We obviously believe that our dogs are wonderful, and everyone should love them, but we need self-control too, to ensure that our adored pups don’t plague older dogs, even if the dogs appear to be tolerating it. Pups also need to learn to pass strange dogs and people without getting overexcited. This means being selective about introductions, so that the norm when people pass by with their dogs is for pups to politely ignore them.

 It makes sense to only let pups approach new dogs when everyone is quite calm, so you reinforce self-control. Pups are also more likely to upset other dogs if they’re overexcited and so keen on contact that they can't read ‘back off’ signals. Asking for a heel or a sit, reinforced with a treat, can help to calm pups and focus their attention on you.

Good manners means always checking with other owners before letting your pup or dog approach their dog. Some dogs just don't like being approached when they’re on the lead, and may bite if they feel cornered. Dogs are often attacked if they barge into another dog's ball game. Spats are also more likely if dogs don't have much space, for example if they’re hemmed in on a narrow pathway. If an initial meeting looks promising, the best place for dogs to get to know one another is off the lead in a large space, like the middle of a field. 

City dogs need very well developed social skills.
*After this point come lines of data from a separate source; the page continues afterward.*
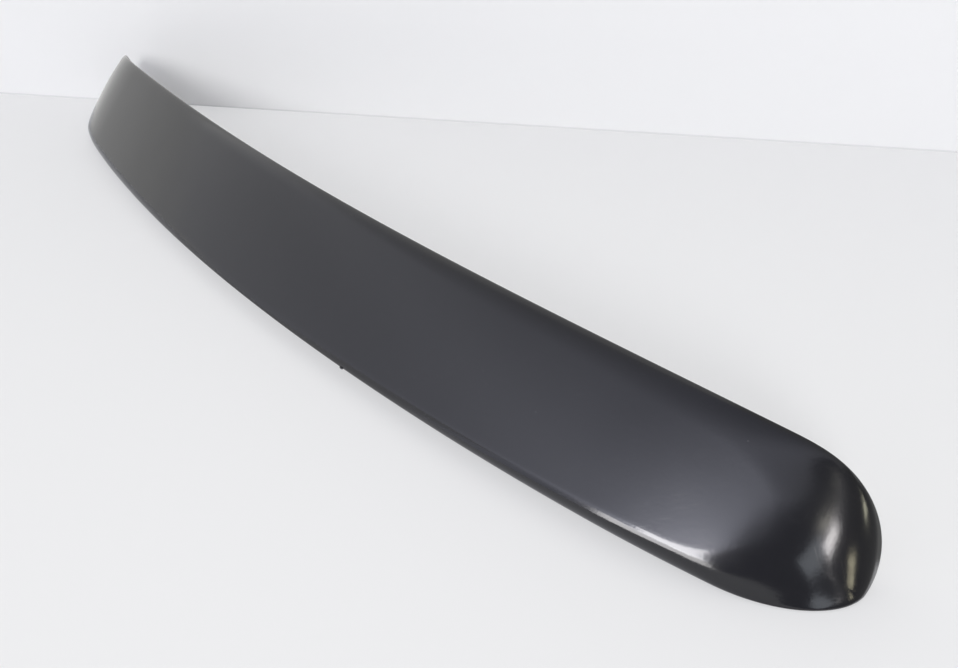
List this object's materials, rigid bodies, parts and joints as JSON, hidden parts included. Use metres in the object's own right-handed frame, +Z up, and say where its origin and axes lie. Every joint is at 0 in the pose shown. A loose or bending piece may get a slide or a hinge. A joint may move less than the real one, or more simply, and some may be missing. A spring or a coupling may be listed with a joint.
{
  "type": "roof spoiler",
  "caption": "Crescent roof spoiler for a car: one hollow moulded shell with rolled edges and ends that curl down, resting on its trailing rim.",
  "frame": {"origin": "middle of the trailing rim's standing band at mid length, on the surface that the shell rests on", "axes": "+X along the length, across the car; +Y from the trailing edge towards the leading edge; +Z up from the surface that it rests on"},
  "size_m": [1.15, 0.1599, 0.1104],
  "materials": {
    "shell": "unpainted black moulded plastic, satin to semi-gloss, with fine scuffs and specks"
  },
  "bodies": {
    "root": {"spoiler_shell": "shell"}
  },
  "joints": []
}
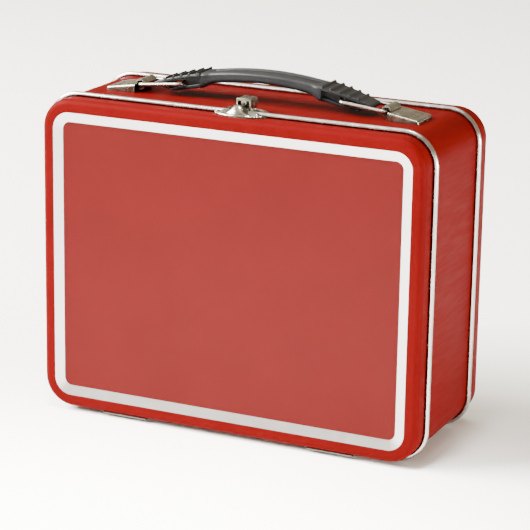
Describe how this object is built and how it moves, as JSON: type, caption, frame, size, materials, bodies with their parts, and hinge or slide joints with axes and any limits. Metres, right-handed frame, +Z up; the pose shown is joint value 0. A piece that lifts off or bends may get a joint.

For a country dog that comes to the city, the erect tail of a spitz may seem threatening. Bigger dogs may panic at the approach of smaller dogs, like Yorkies, which may rush under their legs, while smaller dogs may find very big dogs too much to cope with. Humans can help dogs to learn good canine manners, but the best teachers of canine social skills are other dogs. Pups benefit enormously from walks with well-behaved older dogs who set a good example. Trainers often have demonstration dogs which can cope with youngsters and show them how to behave. Training classes are very helpful for both owners and dogs to learn about safe walking, and for pups to learn how to behave well with other dogs. 

Protecting yourself from other people and their dogs

Unfortunately, not everyone we meet on walks is considerate, and this can cause problems especially if people try to pet dogs after being told not to, or let their dog invade another’s space. It helps to walk dogs at quiet times of the day, and to avoid walking them near pubs, where you’re likely to meet drunk and unpredictable humans. Some people resort to waistcoats with ‘Dog in Training. Do Not Approach’ on them, worn either by the owner or the dog.

 If your dog is approached by a loose dog on a walk and you sense the other isn’t friendly, try throwing treats at the dog, or even small stones aiming to miss, but close enough to startle, backed by a lot of stomping and shouting. You can also take a walking stick to keep strange dogs at bay, using the point, or an umbrella with a pop-open button.  Teaching your dog ‘behind’ means you can put your dog behind you and you’re putting yourself between the strange dog and yours. If you aren’t sure how to tell whether or not strange dogs are friendly, try walking with someone who has a lot of experience and can explain the signs, and watch your dog's body language. If he’s wary of a strange dog, keep a comfortable distance.

Preventing fights is better than trying to stop them once they've started. People are often hurt trying to separate fighting dogs, so it's best not to expose yourself to this danger, and to use distractions and prevent contact if possible. 

Fighting on walks

Some dogs manage to live their whole lives without fighting strange dogs, but many have an occasional spat. Most fights between dogs are brief, and result in no damage to either dog. Typically, they involve a younger dog being briefly scolded for taking liberties with an older dog, or two entire males reaching adulthood. Previously sociable male dogs may suddenly decide to take on other entire males. Neutering males may not make them less aggressive, though it does tend to reduce aggression against them.

 If you have a dog who sometimes picks fights, or seems to get involved in a lot of fights, get professional help, and meanwhile, keep him on the lead unless you have a clear view ahead, and know that any dog approaching is one he gets on with. Anticipate trouble, and try to spot approaching dogs before he does, so you can call him if he’s off leash. Walking your dog in the same place at the same time every day helps you to avoid fights, since you’re more likely to know the dogs around..

 Trainers can be especially useful when dogs have been attacked, and then start to posture at other dogs of the attacking breed. A male dog attacked by an entire male golden retriever may, for example, lunge and bark at other entire male goldens, though not necessarily females or neutered dogs. Trainers can help find calm dogs of the type that your dog can't cope with, and help you teach your dog how to cope. Parallel walks can calm dogs very rapidly, with two people walking the dogs alongside each other on the leash, but at a safe distance.

Dogs not used to meeting other dogs will often fight any that get close to them. It's worth trying to socialise adult dogs, even if you may never trust them off the lead with other dogs. It means that they’re less likely to bite any young dog that approaches them, or to lunge at dogs that pass by. You'll need to enlist the help of a trainer, or at least someone with a lot of experience of dogs, who can help by exposing your dog to calm adult dogs who don't react to barking and posturing. You can also take an unsocialised dog to watch outdoor training classes, leashed and at a safe distance, so long as all the owners taking part in the class know not to let their dogs approach you. Set up markers so your dog has his 'comfort distance' respected.

Some dogs fight for fun, and will try to pick fights despite efforts to socialise and train them. Their body language is confident, and they charge at other dogs. Males usually target entire males, though there are also bitches who like fighting and they may attack both sexes. This tendency is usually clear before the dog is eight months old. If you’re worried that your dog only really likes meeting other dogs to fight them, use a muzzle, reinforce recall, stay, and stop at a distance commands, and have the dog assessed.